Lorsque l’analyse est limitée aux régions Île-de-France et Grand Est ensemble, l’excès de mortalité est bien plus élevé encore: il est de 70 décès pour 100 000 chez les femmes de 40 à 69 ans et 2 314 pour les plus de 70 ans et chez les hommes 196 et 3888. Cependant, lorsqu’on s’intéresse aux ratios de mortalité comparant les populations par pays de naissance aux «natifs», les niveaux dans ces régions sont un peu plus bas qu’au niveau national, car la population «native» y a été aussi fortement affectée. Ainsi, parmi les populations nées en Afrique subsaharienne, l’excès de mortalité des femmes est 9 fois plus important que chez les femmes nées en France entre 40 et 69 ans et n’est pas significatif après 70 ans. Chez les hommes, les ratios sont significatifs pour les deux groupes d’âge, respectivement de 8 et 2,6. Même moins élevés, les ratios sont aussi significatifs et forts dans les autres populations immigrées. Échappent à cette sur-surmortalité, les populations immigrées de pays européens (UE ou hors UE).
Les confinements et la surmortalité
Ainsi, alors que les immigrés avaient une mortalité moindre que les natifs avant la période de pandémie étudiée, leur mortalité est devenue plus élevée avec un retournement qui voit les risques relatifs de mortalité inférieur à 1 avant la pandémie passer au-dessus de 1 pendant le confinement chez les hommes et chez les femmes d’Afrique du Nord, d’Afrique subsaharienne, d’Asie et Océanie: par exemple, alors que les femmes nées en Afrique avaient une mortalité de 20% inférieure à celles des femmes nées en France, pendant le confinement, elle était 80% plus élevée.
Des phénomènes similaires ont été observés dans d’autres pays. Cette surmortalité absolue et relative a été théorisée à travers le concept de «pandémie syndémique» qui voit les multiples facteurs d’inégalité préexistants structurels et survenus pendant la crise s’exacerber.
Ce très fort impact inégalitaire doit continuer à être étudié et expliqué à l’échelle du pays entier et sur la longue période de la pandémie, en s’intéressant non seulement au niveau de mortalité, mais aussi aux causes de décès.
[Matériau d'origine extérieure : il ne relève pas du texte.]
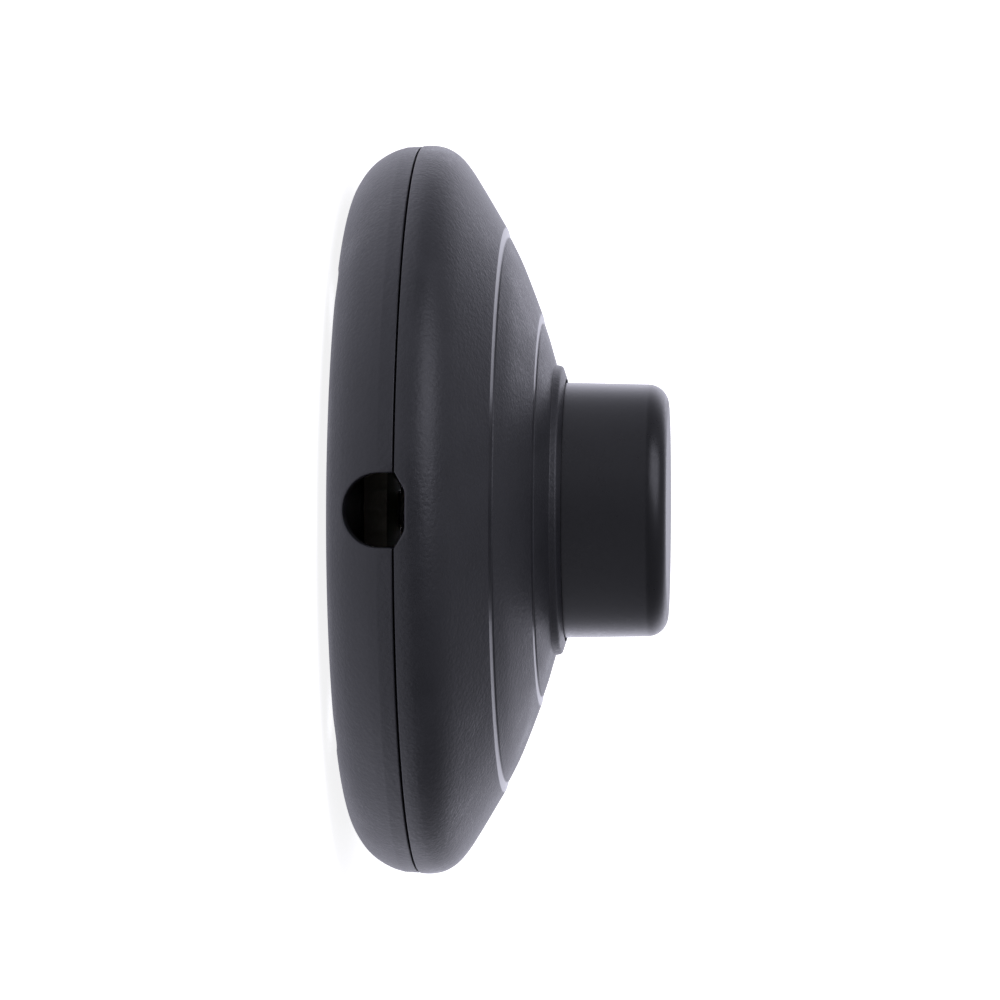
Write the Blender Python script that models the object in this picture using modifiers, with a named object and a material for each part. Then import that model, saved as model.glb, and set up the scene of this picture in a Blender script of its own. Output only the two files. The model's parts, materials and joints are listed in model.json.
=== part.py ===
"""Round in-line foot switch: a push button works a push-push rotary switch in a two-part housing.

The button's axis is +Z and z = 0 is the floor that the rubber feet stand on. The flexible cord
would enter at -Y and leave at +Y. Sizes are in metres, written as millimetres times MM.
"""

import math

import bmesh
import bpy
from mathutils import Matrix, Vector

MM = 0.001
GAP = 0.3 * MM  # left between pieces that touch on the real switch
OVERLAP = 2 * MM  # how far a cutter runs past the wall that it cuts
ROUND_STEPS = 48  # facets of the housing and the button
SMALL_STEPS = 12  # facets of screws, posts and holes
SMOOTH_ANGLE = 35  # degrees between facets up to which they are shaded as one surface

# Heights of the housing
UNDERSIDE = 0.4 * MM
FLOOR_TOP = 2.1 * MM
PARTING = 6.3 * MM
COVER_RIM = PARTING + GAP
COLLAR_TOP = 19.4 * MM
BUTTON_TOP = 28.5 * MM

# Radii of the housing
OUTER_RADIUS = 32.5 * MM
BASE_CAVITY_RADIUS = 29.1 * MM
LIP_RADIUS = 30.0 * MM
LIP_TOP = 7.8 * MM
GUIDE_RADIUS = 11.7 * MM
SKIRT_RADIUS = 13.1 * MM
SKIRT_BOTTOM = 12.3 * MM

# Cable openings
CABLE_RADIUS = 3.1 * MM
CABLE_HEIGHT = 5.35 * MM
CABLE_ROOF = 1.15 * MM
CABLE_ROOF_HALF_WIDTH = 1.65 * MM
CABLE_INNER_END = 25 * MM

# Button and its travel
BUTTON_RADIUS = GUIDE_RADIUS - GAP
BUTTON_WALL = 1.5 * MM
BUTTON_ROOF = 1.8 * MM
BUTTON_FILLET = 1.7 * MM
FLANGE_RADIUS = 12.9 * MM
FLANGE_BOTTOM = 11.0 * MM
FLANGE_TOP = SKIRT_BOTTOM - GAP
TRAVEL = 4.0 * MM

# Ratchet: eight teeth, each a ramp of 40 degrees as high as the travel and a drop of 5 degrees
TEETH = 8
TOOTH_PITCH = 360 / TEETH
TOOTH_RAMP = 40
TOOTH_BACKLASH = 2.5
RATCHET_STEPS = 72
CROWN_INNER = 4.5 * MM
CROWN_OUTER = 7.0 * MM
CROWN_VALLEY = 7.8 * MM
DISC_BOTTOM = 6.3 * MM
DISC_TOP = 7.4 * MM
STAR_RADIUS = 8.5 * MM
STAR_DEPTH = 0.4 * MM
PIN_RADIUS = 1.5 * MM
PIN_HOLE = PIN_RADIUS + GAP
PIN_TOP = 14 * MM

# Return spring
SPRING_RADIUS = 2.7 * MM
SPRING_WIRE = 0.35 * MM
SPRING_TURNS = 7
SPRING_BOTTOM = 8.4 * MM
SPRING_TOP = BUTTON_TOP - BUTTON_ROOF - GAP

# Contact carrier and what stands on it
CARRIER_BOTTOM = FLOOR_TOP + GAP
CARRIER_TOP = 4.4 * MM
STRIP_BOTTOM = CARRIER_TOP + GAP
STRIP_TOP = 5.2 * MM
BRIDGE_BOTTOM = 5.5 * MM
BRIDGE_TOP = DISC_BOTTOM - GAP
STOP_X = 11.75 * MM
TERMINAL = Vector((-17 * MM, 6.5 * MM, 0))
LINK_X = 17 * MM
LINK_SCREW_Y = 5 * MM
WIRE_HOLE = 1.6 * MM
INDEX_RIVET = (8.4 * MM, 7.2 * MM)
CARRIER_SCREWS = [(5.8 * MM, 10.05 * MM), (5.8 * MM, -10.05 * MM)]

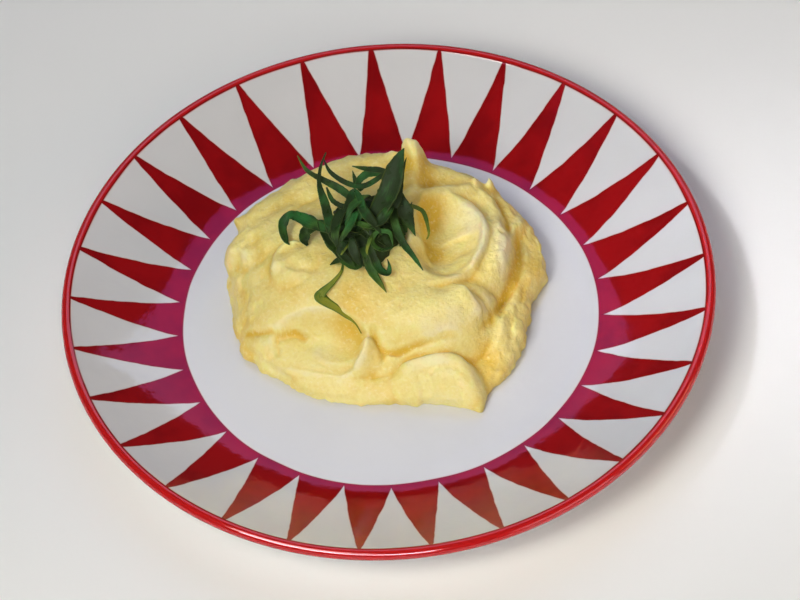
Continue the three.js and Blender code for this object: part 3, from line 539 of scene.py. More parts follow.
class Shader:
    """Adds nodes to one material; a value that is a socket is linked, and any other is set on the input."""

    def __init__(self, name):
        self.material = bpy.data.materials.new(name)
        self.material.use_nodes = True
        self.tree = self.material.node_tree
        self.surface = self.tree.nodes["Principled BSDF"]

    def put(self, socket, value):
        """Links a socket to the input, or sets the input to a plain value."""
        if isinstance(value, bpy.types.NodeSocket):
            self.tree.links.new(value, socket)
        else:
            socket.default_value = value

    def add(self, kind, inputs=None, **settings):
        """Adds a node with its settings and inputs."""
        node = self.tree.nodes.new(kind)
        for key, value in settings.items():
            setattr(node, key, value)
        for key, value in (inputs or {}).items():
            self.put(node.inputs[key], value)
        return node

    def math(self, operation, *values):
        """The result of one operation of a math node."""
        node = self.add("ShaderNodeMath", operation=operation)
        for socket, value in zip(node.inputs, values):
            self.put(socket, value)
        return node.outputs[0]

    def ease(self, value, low, high, to_low=0.0, to_high=1.0):
        """An eased step that takes low to to_low and high to to_high."""
        inputs = {"Value": value, "From Min": low, "From Max": high, "To Min": to_low, "To Max": to_high}
        return self.add("ShaderNodeMapRange", inputs, interpolation_type="SMOOTHSTEP").outputs["Result"]

    def mix(self, share, first, second):
        """The first colour at share 0 and the second at 1; a plain colour is red, green and blue."""
        node = self.add("ShaderNodeMix", data_type="RGBA")
        self.put(node.inputs[0], share)
        for socket, colour in ((node.inputs[6], first), (node.inputs[7], second)):
            self.put(socket, colour if isinstance(colour, bpy.types.NodeSocket) else (*colour, 1.0))
        return node.outputs[2]

    def noise(self, scale, detail=2.0, vector=None, roughness=0.5):
        """Noise from 0 to 1, by the place on the piece unless a vector is given."""
        vector = vector or self.object_place()
        inputs = {"Vector": vector, "Scale": scale, "Detail": detail, "Roughness": roughness}
        return self.add("ShaderNodeTexNoise", inputs).outputs["Fac"]

    def object_place(self):
        """The place on the piece, in metres."""
        return self.add("ShaderNodeTexCoord").outputs["Object"]

    def attribute(self, name):
        """A mark stored on the mesh's points."""
        return self.add("ShaderNodeAttribute", attribute_name=name).outputs["Fac"]

    def bump(self, height, strength, distance, normal=None):
        """The normal after a bump, on top of an earlier normal if there is one."""
        inputs = {"Height": height, "Strength": strength, "Distance": distance}
        if normal:
            inputs["Normal"] = normal
        return self.add("ShaderNodeBump", inputs).outputs["Normal"]

    def finish(self, **inputs):
        """Sets the surface's inputs, written with underscores, and returns the material."""
        for key, value in inputs.items():
            self.put(self.surface.inputs[key.replace("_", " ")], value)
        return self.material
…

De nombreux travaux qualitatifs ou quantitatifs des populations immigrées ont été réalisés, dont beaucoup de résultats sont encore en cours de construction.
Mais sans attendre, les résultats présentés dans cet article de Social Science and Medicine appellent à reconnaître le coût démesuré payé par les immigrés pendant la crise du Covid, en particulier au moment où pointent les débats sur des législations toujours plus restrictives de l’immigration, alors même que les populations immigrées installées de longue date restent dans des conditions de vie et de travail dégradées et délétères pour leur santé, comme on le voit dans cet article. Pour l’avenir, alors que la France à l’instar des autres pays veut mieux se préparer aux futures émergences, concevoir les stratégies de réponse en termes d’équité, adaptées à ceux qui continuent à travailler, se déplacer, vivre dans des logements trop petits ou dans des zones sous-dotées en services de santé et avec des faibles ressources et des situations précaires, est un enjeu crucial. Ces résultats sont aussi un signal cruel pour s’attaquer maintenant aux conditions structurelles qui génèrent et entretiennent ces inégalités sociales de santé.